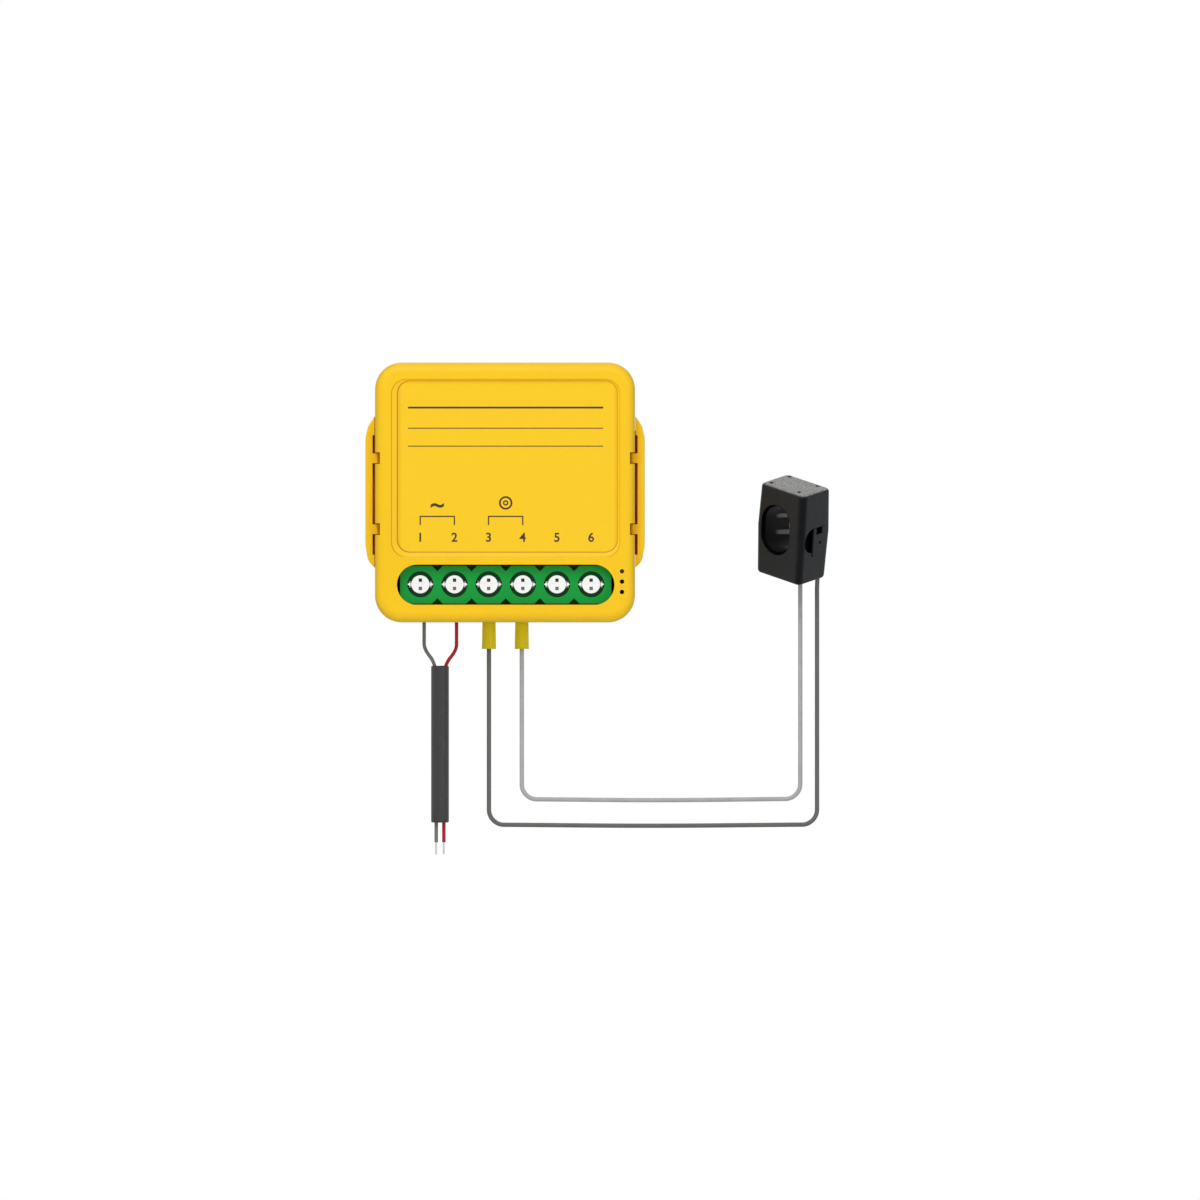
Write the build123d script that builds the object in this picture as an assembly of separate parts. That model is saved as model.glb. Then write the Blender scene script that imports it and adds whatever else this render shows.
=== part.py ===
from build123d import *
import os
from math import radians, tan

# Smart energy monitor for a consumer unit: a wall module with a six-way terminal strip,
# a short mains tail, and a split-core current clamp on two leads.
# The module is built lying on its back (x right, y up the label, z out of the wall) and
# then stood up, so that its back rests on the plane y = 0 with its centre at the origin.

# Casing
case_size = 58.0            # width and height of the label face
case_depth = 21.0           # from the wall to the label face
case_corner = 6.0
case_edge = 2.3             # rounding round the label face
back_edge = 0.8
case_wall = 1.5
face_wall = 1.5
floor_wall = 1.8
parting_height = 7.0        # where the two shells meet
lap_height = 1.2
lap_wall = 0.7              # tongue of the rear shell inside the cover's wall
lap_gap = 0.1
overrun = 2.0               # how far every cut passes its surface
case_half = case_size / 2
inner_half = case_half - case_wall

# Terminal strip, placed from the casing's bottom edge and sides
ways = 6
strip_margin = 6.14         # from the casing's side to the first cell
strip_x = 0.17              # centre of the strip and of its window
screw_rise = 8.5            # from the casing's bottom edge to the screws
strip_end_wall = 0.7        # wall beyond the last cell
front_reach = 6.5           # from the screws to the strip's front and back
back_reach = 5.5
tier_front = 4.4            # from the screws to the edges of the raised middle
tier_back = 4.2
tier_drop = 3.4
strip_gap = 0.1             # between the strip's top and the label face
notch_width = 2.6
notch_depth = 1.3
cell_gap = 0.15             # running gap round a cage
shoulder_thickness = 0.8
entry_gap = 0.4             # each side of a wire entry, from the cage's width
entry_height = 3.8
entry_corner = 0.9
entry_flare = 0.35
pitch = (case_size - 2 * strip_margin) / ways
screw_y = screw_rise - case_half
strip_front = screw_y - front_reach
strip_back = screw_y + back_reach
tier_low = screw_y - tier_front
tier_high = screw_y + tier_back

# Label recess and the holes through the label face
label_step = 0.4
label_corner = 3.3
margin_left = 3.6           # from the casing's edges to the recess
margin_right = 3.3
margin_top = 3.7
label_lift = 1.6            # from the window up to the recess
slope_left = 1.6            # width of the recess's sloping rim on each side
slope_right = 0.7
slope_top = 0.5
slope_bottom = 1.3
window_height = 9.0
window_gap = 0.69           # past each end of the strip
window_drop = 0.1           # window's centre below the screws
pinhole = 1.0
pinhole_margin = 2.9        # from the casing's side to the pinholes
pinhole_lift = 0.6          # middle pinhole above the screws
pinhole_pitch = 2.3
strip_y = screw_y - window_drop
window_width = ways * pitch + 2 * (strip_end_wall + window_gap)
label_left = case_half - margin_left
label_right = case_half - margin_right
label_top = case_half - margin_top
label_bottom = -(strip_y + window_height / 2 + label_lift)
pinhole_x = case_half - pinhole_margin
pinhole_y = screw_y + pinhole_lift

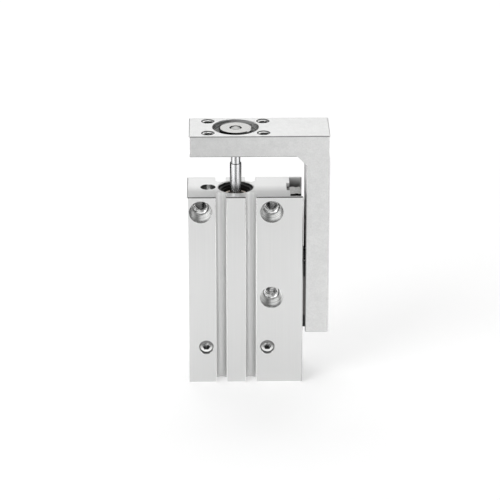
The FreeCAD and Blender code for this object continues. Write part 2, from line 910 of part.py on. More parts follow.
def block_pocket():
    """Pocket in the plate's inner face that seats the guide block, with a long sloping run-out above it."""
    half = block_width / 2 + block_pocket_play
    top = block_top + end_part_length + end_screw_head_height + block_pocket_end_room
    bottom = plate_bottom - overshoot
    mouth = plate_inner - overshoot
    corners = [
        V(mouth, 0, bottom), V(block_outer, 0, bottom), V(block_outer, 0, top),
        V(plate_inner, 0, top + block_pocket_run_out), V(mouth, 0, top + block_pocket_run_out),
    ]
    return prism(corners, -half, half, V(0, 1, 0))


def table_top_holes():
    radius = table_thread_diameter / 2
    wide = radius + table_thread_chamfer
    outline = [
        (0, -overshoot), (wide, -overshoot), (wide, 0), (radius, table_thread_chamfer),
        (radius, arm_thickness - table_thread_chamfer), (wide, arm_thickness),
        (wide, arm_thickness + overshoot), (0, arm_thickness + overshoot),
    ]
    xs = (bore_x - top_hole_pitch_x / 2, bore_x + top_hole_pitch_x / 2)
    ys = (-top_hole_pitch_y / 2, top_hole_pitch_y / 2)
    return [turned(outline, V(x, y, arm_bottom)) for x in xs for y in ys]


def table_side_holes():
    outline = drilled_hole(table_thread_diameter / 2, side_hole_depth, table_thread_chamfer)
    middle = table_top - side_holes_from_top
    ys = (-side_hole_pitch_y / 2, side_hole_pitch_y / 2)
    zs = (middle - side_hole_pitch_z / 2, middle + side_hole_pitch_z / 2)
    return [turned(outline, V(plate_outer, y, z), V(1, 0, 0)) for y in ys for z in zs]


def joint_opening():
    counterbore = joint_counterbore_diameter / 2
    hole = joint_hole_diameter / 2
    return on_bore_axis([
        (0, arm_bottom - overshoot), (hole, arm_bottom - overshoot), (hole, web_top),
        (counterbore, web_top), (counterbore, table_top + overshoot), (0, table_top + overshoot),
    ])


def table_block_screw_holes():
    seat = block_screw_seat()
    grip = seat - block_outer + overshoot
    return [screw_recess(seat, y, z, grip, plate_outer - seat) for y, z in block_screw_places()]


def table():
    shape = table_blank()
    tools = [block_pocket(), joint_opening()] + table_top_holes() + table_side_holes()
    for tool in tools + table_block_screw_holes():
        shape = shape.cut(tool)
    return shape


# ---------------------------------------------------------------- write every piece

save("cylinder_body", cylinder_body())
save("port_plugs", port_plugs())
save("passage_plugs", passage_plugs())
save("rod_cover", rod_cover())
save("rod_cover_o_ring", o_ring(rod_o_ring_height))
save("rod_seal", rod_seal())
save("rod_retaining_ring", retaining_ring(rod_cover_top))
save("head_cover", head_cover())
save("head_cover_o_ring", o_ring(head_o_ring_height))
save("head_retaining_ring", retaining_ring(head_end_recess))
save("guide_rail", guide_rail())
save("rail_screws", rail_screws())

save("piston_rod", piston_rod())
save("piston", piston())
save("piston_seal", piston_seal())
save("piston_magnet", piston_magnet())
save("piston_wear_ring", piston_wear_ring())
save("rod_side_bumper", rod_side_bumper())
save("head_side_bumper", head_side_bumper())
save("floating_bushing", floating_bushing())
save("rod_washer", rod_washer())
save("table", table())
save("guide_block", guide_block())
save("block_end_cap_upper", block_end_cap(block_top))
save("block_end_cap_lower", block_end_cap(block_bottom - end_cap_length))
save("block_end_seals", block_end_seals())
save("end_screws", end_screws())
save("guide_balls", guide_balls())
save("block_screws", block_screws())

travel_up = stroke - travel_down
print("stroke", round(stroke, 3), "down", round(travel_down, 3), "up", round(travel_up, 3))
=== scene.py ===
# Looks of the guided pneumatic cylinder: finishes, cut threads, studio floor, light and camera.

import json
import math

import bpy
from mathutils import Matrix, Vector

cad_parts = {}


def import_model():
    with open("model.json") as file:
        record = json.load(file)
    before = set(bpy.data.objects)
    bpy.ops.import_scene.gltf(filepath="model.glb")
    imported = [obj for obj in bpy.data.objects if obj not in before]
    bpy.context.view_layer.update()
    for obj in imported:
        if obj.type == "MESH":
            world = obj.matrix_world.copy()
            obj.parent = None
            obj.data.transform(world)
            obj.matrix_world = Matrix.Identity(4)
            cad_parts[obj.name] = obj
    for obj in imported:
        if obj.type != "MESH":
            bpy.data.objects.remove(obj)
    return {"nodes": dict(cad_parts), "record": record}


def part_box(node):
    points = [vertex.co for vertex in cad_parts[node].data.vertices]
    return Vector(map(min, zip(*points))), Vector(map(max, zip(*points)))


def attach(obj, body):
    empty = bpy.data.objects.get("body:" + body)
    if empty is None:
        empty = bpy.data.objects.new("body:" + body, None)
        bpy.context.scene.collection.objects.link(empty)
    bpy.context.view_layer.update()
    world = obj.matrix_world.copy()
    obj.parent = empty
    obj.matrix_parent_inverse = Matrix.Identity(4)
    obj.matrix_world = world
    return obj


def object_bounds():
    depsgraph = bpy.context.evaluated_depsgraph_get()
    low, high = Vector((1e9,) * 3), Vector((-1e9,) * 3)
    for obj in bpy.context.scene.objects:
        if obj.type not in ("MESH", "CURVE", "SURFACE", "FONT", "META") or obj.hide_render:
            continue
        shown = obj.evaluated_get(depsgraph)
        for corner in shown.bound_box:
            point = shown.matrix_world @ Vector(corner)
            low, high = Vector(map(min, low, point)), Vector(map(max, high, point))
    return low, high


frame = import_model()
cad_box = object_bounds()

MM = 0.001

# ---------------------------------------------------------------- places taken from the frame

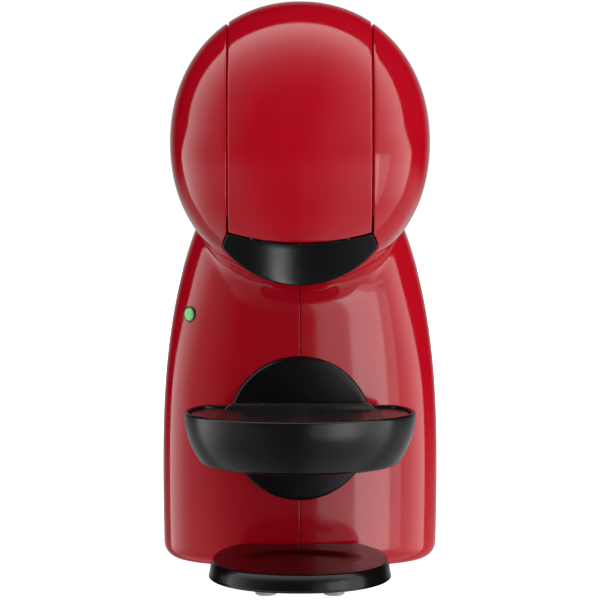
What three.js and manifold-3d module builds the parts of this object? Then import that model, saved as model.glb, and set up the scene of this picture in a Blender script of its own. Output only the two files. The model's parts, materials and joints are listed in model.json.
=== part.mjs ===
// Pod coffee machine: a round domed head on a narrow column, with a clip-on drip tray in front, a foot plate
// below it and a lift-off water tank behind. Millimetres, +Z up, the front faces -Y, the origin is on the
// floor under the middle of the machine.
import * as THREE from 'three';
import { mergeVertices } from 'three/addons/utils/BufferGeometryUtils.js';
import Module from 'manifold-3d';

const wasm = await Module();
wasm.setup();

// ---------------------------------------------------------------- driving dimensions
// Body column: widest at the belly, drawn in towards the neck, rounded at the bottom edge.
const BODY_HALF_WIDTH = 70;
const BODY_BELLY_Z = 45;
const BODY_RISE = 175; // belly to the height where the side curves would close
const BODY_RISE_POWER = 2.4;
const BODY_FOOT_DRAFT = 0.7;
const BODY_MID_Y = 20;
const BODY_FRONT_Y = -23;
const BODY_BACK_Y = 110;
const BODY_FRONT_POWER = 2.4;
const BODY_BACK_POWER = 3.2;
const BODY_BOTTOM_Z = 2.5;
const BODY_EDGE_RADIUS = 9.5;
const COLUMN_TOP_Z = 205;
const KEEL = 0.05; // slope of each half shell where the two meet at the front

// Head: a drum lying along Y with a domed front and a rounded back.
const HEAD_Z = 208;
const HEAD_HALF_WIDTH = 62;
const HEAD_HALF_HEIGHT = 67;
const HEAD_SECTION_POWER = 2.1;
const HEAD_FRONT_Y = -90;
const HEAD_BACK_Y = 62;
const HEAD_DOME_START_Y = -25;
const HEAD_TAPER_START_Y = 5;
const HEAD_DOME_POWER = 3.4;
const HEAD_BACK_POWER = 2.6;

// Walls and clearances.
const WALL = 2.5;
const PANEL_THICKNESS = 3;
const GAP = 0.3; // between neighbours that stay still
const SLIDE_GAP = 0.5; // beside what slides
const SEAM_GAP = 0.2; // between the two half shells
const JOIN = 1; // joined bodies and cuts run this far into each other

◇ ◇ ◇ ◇

■ Your instructions: Please print the lines from the start of the records up to and including the line with "from math import radians, tan", copying each one exactly and leaving out the rest.

■ Exercise answer:
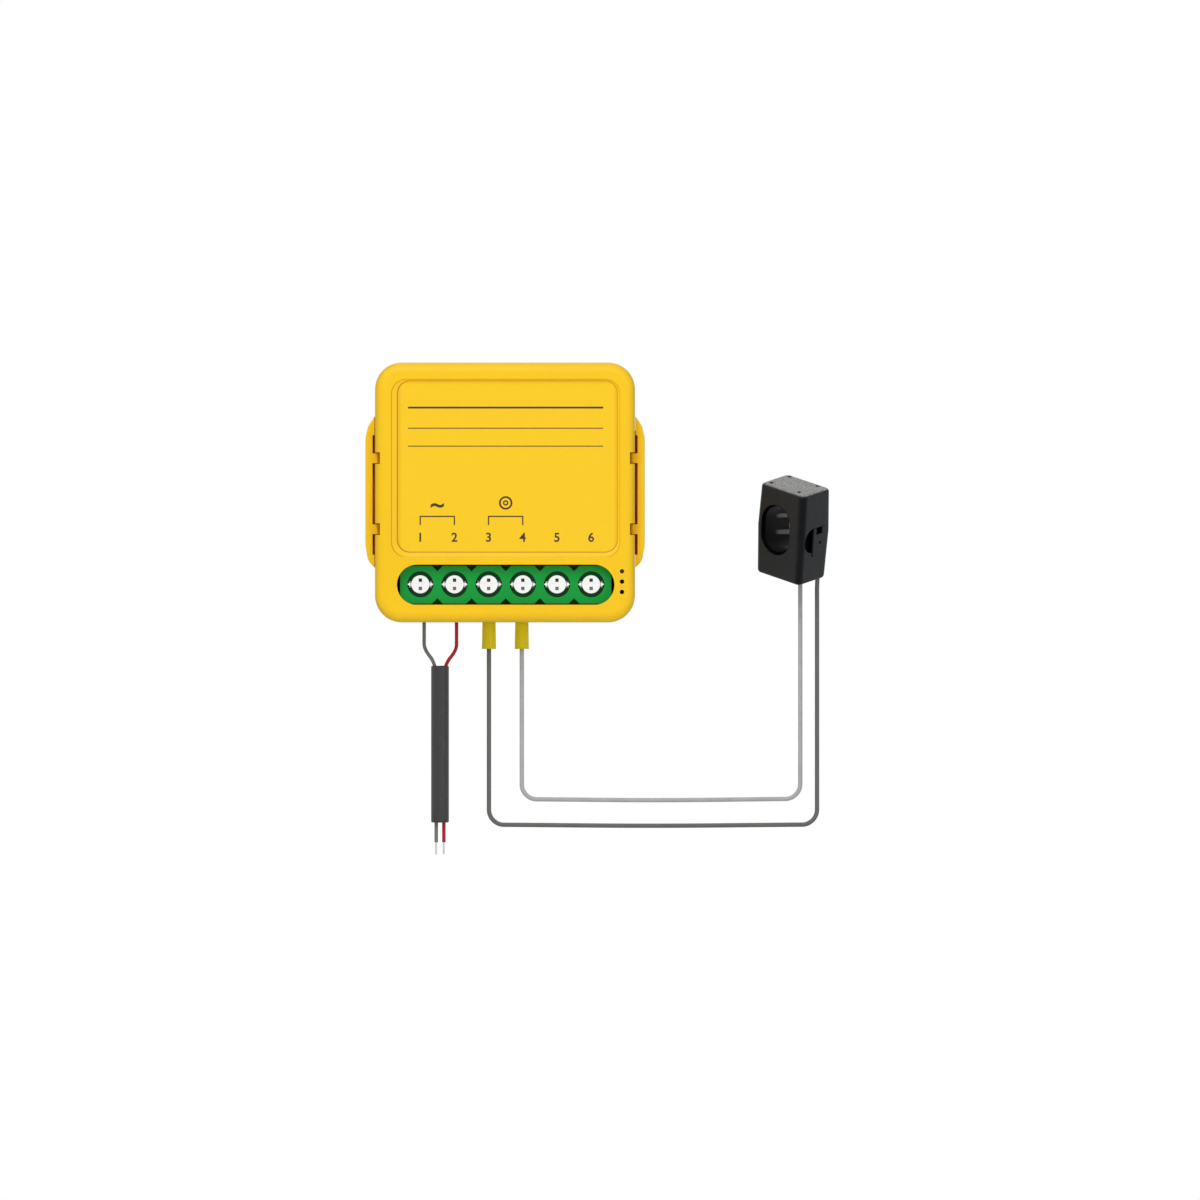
Write the build123d script that builds the object in this picture as an assembly of separate parts. That model is saved as model.glb. Then write the Blender scene script that imports it and adds whatever else this render shows.
=== part.py ===
from build123d import *
import os
from math import radians, tan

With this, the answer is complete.